I remembered thinking Robot Jox was awesome when I was a kid.  My academic team in junior high took up the "crash and burn" mantra the year we became state champs (eat it, inferior nerds!) and that's honestly all I could remember about it.  So, yeah, a post-apocalyptic movie about giant robots fighting should equal pure awesome.  It doesn't.  What a lousy piece of crap movie.  Jesus H. Christ.  I was apparently retarded.

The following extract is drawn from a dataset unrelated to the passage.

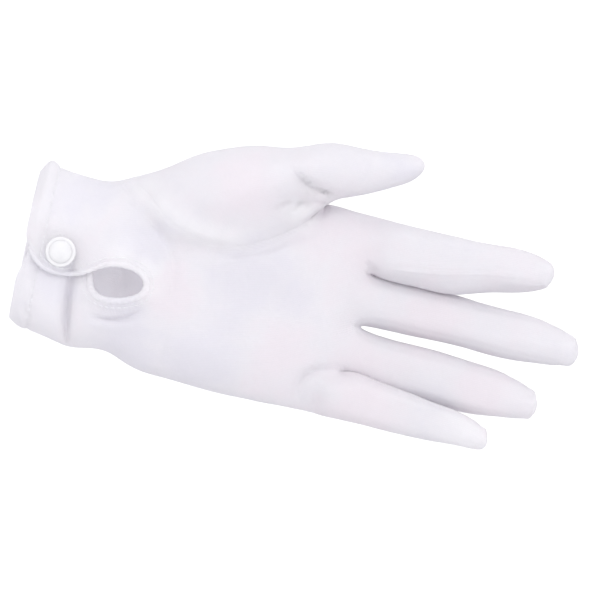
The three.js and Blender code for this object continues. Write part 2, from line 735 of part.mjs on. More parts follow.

Sci-fi movies usually are pretty terrible.  But occasionally one comes out that transcends the genre, hokey as the cliche is.  Children of Men is one of those films.  SuPERBly acted, MASTERFULLY directed, and tightly written, this was one HELL of a good movie.  It's the best I've seen in the theater in a long, long time.  Each performance is almost virtuosic.  Owen owns the film, but everyone holds their own.  The war scenes are among the most riviting I've seen in any genre.  The humor works and occasionally eases the tension built up by the premise of the film.  I really cannnot recommend this film highly enough.  Go see it.  Now.  Put down your back issues of Thunderbolts for Christ's sake.  I'm sure the Beetle will be back some day.  But this movie needs the big screen.

EDIT: Seriously? Godland?  Takes all kinds I suppose.